Texas sues for return of death drugs
Seeks 1,000 vials of execution doses seized by FDA at Houston airport
The Texas prison system sued the U.S. Food and Drug Administration on Wednesday demanding the return of 1,000 vials of a lethal injection drug confiscated two years ago at Bush Intercontinental Airport.
The lawsuit comes in response to an FDA ruling last week that the drugs were improperly labeled and must be destroyed or returned to the overseas vendor that sent them within 90 days.
The drug seizure is the latest victory for death penalty opponents who are fighting to cut off the supply of drugs for use in executions.
The suit filed in Galveston before U.S. District Judge George C. Hanks Jr. claims the FDA’s refusal to release the drugs for use in lawful executions will cause ongoing harm to the state.
Lawyers for the Texas Department of Criminal Justice have argued that the state qualifies for a special law enforcement exemption to the FDA labeling requirements.
The vials of sodium thiopental were seized in July 2015 at the airport upon arrival by airfreight from India.
TDCJ had purchased the mass shipment in 2015 to keep on hand for future executions. More than 200 death row inmates have been designated for execution by lethal injection.
The seizure and another in Arizona mark the first time that execution drugs have been intercepted entering the country, said Robert Dunham, executive director of the Death Penalty Information Center.
“You cannot import a
medicine for an unauthorized purpose, whether that purpose is law enforcement or to de-ice a plane,” he said.
Prison officials in Arizona and Nebraska also bought shipments of 1,000 vials of the drug from a distributor in India. Arizona’s shipment was seized by federal authorities at the Phoenix airport; Nebraska’s purchase never arrived, although the state received a $54,400 invoice for the purchase just the same.
Texas and Arizona had obtained an import license from the Drug Enforcement Administration, but that did not satisfy FDA officials, who concluded that the shipment violated federal regulations requiring that directions for use and warning labels be affixed to drug packaging.
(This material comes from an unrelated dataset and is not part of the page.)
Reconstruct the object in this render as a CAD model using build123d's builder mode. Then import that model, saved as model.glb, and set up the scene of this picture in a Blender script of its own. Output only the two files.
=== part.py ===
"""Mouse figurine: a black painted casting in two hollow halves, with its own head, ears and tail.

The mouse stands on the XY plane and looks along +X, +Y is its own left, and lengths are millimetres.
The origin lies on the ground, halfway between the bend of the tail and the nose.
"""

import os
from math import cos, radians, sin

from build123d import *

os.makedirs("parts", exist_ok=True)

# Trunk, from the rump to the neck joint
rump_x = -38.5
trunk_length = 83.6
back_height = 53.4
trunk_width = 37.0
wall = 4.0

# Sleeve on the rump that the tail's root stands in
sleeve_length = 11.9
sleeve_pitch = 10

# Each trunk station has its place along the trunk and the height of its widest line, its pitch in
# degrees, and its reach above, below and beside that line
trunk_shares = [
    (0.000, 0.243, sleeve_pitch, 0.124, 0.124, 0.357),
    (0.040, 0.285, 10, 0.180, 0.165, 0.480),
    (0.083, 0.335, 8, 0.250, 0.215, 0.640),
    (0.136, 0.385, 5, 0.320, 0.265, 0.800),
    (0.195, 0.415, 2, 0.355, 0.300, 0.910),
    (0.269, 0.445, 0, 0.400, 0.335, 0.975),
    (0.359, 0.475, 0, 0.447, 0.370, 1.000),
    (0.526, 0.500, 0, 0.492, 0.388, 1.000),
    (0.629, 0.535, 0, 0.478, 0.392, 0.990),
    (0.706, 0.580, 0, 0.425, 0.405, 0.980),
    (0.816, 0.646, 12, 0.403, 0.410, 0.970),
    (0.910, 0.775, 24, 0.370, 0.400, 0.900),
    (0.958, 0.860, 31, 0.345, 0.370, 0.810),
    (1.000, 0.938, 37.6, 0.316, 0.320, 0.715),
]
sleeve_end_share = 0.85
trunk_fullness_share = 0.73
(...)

Pharmaceutical companies and medical professionals in the U.S. and Europe have opposed the use by executioners of drugs commonly administered by doctors for medical purposes. States across the country that impose the death penalty have had increasing problems obtaining drugs suitable for lethal injection, leading them to find unusual suppliers.
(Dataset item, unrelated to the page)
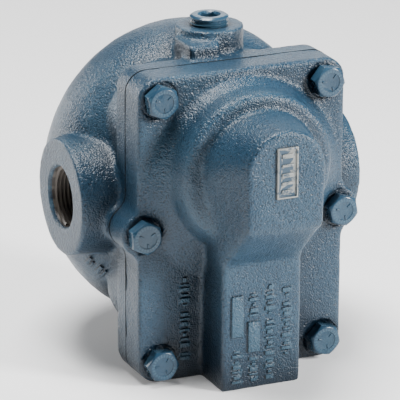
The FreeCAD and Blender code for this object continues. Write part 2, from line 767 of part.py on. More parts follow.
def make_vent_frame():
    """A bent strip: bridge behind the bellows, two legs and two feet on the pocket's floor."""
    low = vent_height - frame_half_height
    high = vent_height + frame_half_height
    frame_back = frame_front + frame_thickness
    bridge = block(-frame_half_width, frame_half_width, frame_front, frame_back, low, high)
    bridge = bridge.cut(rod(stud_radius + hole_gap, vent_axis(frame_front), BACK, frame_thickness))
    pieces = []
    for side in (-1, 1):
        inner = side * (frame_half_width - frame_thickness)
        outer = side * frame_half_width
        foot_end = side * frame_foot_reach
        pieces.append(block(min(inner, outer), max(inner, outer), pocket_floor, frame_back, low, high))
        pieces.append(block(min(inner, foot_end), max(inner, foot_end), pocket_floor,
                            pocket_floor + frame_thickness, low, high))
    frame = bridge.fuse(pieces)
    for start in frame_screw_places():
        frame = frame.cut(rod(screw_radius + hole_gap, start, BACK, frame_thickness))
    return frame.removeSplitter()


def make_vent_nut():
    start = vent_axis(frame_front + frame_thickness)
    nut = hexagon(nut_across_flats, start, BACK, nut_height)
    return nut.cut(rod(stud_radius + thread_gap, start, BACK, nut_height))


parts = {
    "body": make_body(),
    "cover": make_cover(),
    "cover_gasket": make_gasket(),
    "cover_bolts": make_bolts(),
    "vent_plug": make_vent_plug(),
    "valve_seat": make_seat(),
    "valve_seat_gasket": make_seat_gasket(),
    "pivot_bracket": make_bracket(),
    "bracket_screws": make_pan_screws(bracket_screw_places(), bracket_thickness),
    "pivot_pin": make_pivot_pin(),
    "pivot_clip": make_pivot_clip(),
    "float_lever": make_lever(),
    "valve_head": make_valve_head(),
    "valve_head_nut": make_valve_nut(),
    "float_front_half": make_float_half(True),
    "float_rear_half": make_float_half(False),
    "float_boss": make_float_boss(),
    "float_washer": make_float_washer(),
    "float_screw": make_float_screw(),
    "vent_seat": make_vent_seat(),
    "vent_seat_gasket": make_vent_seat_gasket(),
    "vent_head": make_vent_head(),
    "vent_bellows": make_bellows(),
    "bellows_cap": make_bellows_cap(),
    "vent_frame": make_vent_frame(),
    "vent_frame_screws": make_pan_screws(frame_screw_places(), frame_thickness),
    "vent_frame_nut": make_vent_nut(),
}

os.makedirs("parts", exist_ok=True)
for name, shape in parts.items():
    shape.exportStep(f"parts/{name}.step")
    bounds = shape.BoundBox
    print(f"{name:20} valid {shape.isValid()} solids {len(shape.Solids)} volume {shape.Volume:10.1f}"
          f"  X {bounds.XMin:7.2f} {bounds.XMax:7.2f}  Y {bounds.YMin:7.2f} {bounds.YMax:7.2f}"
          f"  Z {bounds.ZMin:7.2f} {bounds.ZMax:7.2f}")
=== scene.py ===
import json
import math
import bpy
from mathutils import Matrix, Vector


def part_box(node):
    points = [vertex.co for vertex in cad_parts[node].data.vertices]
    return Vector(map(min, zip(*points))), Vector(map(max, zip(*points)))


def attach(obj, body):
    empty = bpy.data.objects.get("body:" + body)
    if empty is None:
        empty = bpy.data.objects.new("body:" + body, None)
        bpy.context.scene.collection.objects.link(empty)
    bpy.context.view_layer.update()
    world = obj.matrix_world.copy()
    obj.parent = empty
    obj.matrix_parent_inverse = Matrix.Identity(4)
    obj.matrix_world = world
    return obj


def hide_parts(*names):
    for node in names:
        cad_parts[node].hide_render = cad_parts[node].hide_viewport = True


bl_info = {
    "name": "Float and thermostatic steam trap",
    "version": (1, 0, 0),
    "blender": (4, 5, 0),
    "location": "3D View > Sidebar > Steam trap",
    "description": "Builds the finish of a cast-iron steam trap round its packed CAD frame",
    "category": "Object",
}

import bmesh
import bpy
import numpy as np
from bpy.props import FloatProperty, FloatVectorProperty, PointerProperty
from mathutils import Matrix, Vector

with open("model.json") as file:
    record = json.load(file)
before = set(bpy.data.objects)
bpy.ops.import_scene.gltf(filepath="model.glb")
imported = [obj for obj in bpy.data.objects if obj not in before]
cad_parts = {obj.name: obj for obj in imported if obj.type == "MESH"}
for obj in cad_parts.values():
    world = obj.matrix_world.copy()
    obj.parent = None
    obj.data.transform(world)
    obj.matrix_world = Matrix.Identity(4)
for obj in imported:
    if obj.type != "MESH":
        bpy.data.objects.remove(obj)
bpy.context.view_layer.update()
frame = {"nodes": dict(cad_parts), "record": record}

RIGHT = Vector((1, 0, 0))
BACK = Vector((0, 1, 0))
UP = Vector((0, 0, 1))
MM = 0.001
MOUNTS = {mount["name"]: mount for mount in frame["record"]["mounts"]}


def spread(node):
    """The lowest corner, highest corner and centre of a CAD node."""
    low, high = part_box(node)
    return low, high, (low + high) / 2


BODY_HIGH = spread("body")[1]
COVER_LOW = spread("cover")[0]
GASKET_LOW, GASKET_HIGH, _ = spread("cover_gasket")
PLUG_LOW, PLUG_HIGH, PLUG_MIDDLE = spread("vent_plug")
FLANGE_MIDDLE = GASKET_HIGH.z / 2
INLET_LEFT = Vector(MOUNTS["inlet_left"]["pos_m"])
BORE_RADIUS = MOUNTS["outlet"]["dims"]["r_mm"] * MM
THREAD_LENGTH = MOUNTS["outlet"]["dims"]["length_mm"] * MM
SEAT_MIDDLE = spread("valve_seat")[2]
COLUMN_FRONT = -GASKET_LOW.y
ARCH_FRONT = COVER_LOW.y + 0.9 * MM
PASSAGE_FRONT = ARCH_FRONT + 5.2 * MM
BOLT_TURNS = (8, 21, 4, 13, 27, 16)
SOCKET_ACROSS_FLATS = 7.9 * MM
SCREW_PITCH = 0.001411
THREAD_ROOT_SHARE = 0.42
THREAD_START = 0.0020
INLET_WAY_RADIUS = 0.0152
VENT_WAY_RADIUS = 0.0086
OUTLET_WAY_RADIUS = 0.0146
SEAT_HOLE_RADIUS = 0.0074
VENT_HOLE_RADIUS = 0.0069
SMALL_HOLE_RADIUS = 0.0029
SMALL_HOLE_INSET = 0.0031
PASSAGE_RADIUS = 0.0118
ARCH_MIDDLE = 0.1023
SHARP_ANGLE = 44
CAMERA_AIM = Vector((-0.01304, 0.0178, 0.0742))
CAMERA_DISTANCE = 1.3568
CAMERA_ANGLES = (24.24, 18.86, 0.25)
CAMERA_LENS = 287.9
# name, place, width and power of each area light
LIGHTS = (("key", (0.80, -0.78, 0.50), 0.28, 29),
          ("side", (-0.58, 1.15, 0.26), 0.55, 8),
          ("back", (0.48, 1.05, 0.46), 0.7, 2.8),
          ("top", (-0.10, 0.10, 1.0), 0.42, 21))
LIGHT_AIM = Vector((0, 0.02, 0.075))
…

Most recently, Arkansas accelerated the pace of executions because its hardto-find lethal injection drugs were nearing their expiration date.
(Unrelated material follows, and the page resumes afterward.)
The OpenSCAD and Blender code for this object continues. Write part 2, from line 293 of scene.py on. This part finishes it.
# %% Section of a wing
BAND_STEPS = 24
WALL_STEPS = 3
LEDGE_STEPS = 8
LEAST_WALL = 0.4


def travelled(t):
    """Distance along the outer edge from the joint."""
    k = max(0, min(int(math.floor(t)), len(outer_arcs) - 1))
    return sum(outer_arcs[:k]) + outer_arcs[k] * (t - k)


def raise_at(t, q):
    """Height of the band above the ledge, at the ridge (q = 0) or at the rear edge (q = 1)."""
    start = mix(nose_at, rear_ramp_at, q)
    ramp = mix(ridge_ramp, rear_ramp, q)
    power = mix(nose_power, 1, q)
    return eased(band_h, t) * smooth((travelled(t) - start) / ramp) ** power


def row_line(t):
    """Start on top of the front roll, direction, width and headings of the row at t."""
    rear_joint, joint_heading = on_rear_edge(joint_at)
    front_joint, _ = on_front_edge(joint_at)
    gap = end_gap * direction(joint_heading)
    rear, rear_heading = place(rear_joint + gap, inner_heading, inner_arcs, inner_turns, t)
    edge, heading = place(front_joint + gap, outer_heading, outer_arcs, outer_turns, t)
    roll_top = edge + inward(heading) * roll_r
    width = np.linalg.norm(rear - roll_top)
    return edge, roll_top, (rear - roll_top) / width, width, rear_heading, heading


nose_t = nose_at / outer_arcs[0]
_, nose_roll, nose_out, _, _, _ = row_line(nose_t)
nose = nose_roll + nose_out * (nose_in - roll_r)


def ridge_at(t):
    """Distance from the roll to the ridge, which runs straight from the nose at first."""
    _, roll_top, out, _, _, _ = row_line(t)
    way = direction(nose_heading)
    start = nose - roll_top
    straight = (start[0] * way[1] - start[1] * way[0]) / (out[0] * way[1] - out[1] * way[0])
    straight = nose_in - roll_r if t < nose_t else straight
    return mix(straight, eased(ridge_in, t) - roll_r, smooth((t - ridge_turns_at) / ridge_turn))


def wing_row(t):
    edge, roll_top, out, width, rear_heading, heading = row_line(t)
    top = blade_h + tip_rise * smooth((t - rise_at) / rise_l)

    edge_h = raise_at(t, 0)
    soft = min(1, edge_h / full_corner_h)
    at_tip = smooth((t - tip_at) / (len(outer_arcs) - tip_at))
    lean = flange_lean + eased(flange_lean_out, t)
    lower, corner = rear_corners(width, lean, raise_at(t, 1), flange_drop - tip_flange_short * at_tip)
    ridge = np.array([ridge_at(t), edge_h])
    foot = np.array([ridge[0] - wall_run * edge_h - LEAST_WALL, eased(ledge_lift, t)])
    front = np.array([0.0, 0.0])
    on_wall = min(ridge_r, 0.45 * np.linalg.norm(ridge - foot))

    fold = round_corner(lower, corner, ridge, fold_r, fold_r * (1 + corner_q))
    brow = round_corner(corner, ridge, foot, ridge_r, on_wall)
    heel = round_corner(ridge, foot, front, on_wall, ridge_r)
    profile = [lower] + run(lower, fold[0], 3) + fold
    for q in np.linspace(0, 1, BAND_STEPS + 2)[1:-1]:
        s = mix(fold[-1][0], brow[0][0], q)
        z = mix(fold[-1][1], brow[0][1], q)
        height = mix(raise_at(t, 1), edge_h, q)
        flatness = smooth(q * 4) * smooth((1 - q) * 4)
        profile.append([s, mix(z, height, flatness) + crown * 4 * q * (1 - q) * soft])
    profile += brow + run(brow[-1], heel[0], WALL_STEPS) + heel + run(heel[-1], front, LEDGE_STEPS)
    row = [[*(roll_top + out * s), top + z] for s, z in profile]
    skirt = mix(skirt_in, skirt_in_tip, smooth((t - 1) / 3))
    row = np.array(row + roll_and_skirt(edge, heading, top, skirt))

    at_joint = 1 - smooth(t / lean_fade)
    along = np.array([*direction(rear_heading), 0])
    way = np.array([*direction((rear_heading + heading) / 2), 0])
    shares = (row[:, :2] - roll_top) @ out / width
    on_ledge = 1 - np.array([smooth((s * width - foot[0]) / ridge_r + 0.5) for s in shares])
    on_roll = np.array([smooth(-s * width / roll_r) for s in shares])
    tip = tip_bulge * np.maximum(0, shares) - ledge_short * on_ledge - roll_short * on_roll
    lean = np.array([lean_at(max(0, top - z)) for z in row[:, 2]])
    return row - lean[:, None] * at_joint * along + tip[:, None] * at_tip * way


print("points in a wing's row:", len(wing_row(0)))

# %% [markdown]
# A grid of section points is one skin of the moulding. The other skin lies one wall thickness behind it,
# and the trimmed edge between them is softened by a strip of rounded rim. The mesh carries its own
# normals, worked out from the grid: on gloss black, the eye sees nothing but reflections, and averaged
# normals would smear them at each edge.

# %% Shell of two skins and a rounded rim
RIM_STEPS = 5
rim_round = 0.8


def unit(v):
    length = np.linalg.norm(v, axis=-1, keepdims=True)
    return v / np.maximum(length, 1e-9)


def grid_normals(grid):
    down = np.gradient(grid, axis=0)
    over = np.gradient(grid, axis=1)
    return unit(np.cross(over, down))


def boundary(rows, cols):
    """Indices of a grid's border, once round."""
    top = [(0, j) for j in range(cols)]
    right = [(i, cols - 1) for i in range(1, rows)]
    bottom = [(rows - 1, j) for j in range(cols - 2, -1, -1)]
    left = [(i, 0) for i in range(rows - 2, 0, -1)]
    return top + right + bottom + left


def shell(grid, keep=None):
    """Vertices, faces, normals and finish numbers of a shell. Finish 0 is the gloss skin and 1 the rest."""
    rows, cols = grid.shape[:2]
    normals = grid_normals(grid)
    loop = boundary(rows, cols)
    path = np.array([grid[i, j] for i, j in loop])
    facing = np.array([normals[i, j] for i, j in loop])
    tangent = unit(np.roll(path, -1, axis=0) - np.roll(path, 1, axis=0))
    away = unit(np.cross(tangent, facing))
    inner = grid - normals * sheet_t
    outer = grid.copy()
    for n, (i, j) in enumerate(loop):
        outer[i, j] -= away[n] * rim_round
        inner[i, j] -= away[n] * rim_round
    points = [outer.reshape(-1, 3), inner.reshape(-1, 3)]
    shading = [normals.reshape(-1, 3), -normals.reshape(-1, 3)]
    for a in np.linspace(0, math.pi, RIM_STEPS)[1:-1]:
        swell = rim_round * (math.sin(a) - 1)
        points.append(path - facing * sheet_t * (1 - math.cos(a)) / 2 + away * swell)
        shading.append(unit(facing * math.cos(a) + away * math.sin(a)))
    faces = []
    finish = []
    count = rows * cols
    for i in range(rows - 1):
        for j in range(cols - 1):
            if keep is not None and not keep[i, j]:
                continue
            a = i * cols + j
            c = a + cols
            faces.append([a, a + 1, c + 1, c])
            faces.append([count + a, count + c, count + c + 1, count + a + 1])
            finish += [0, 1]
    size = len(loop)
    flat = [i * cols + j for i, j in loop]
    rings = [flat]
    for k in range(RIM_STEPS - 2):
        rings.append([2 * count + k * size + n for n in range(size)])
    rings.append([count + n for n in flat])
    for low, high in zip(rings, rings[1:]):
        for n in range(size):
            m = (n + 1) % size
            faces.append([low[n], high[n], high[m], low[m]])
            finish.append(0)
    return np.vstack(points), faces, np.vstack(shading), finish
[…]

Sodium thiopental is a barbiturate that renders a person unconscious. Texas has used it in more than 400 executions, but it has not been used in the death chamber in Huntsville since 2011. It is widely regarded as the drug of choice for states that use a single drug for executions.
Dr. Joel Zivot, an associate professor of anesthesiology at Emory University School of Medicine who has been called as an expert in the Arkansas cases, said sodium thiopental was traditionally a “workhorse” in operating rooms, the preferred anesthetic of choice. It chemically disrupts wakefulness, allowing doctors to perform surgery without causing pain to patients.
“If someone has decided to make sodium thiopental for the target market of corrections, that’s disturbing for me, because that’s repurposing a medicine and trying to make it a poison to kill people,” Zivot said.
The lawsuit seeks to delay destruction or exportation of the drugs until the legal issues are resolved.
State and FDA officials declined to comment about the pending lawsuit.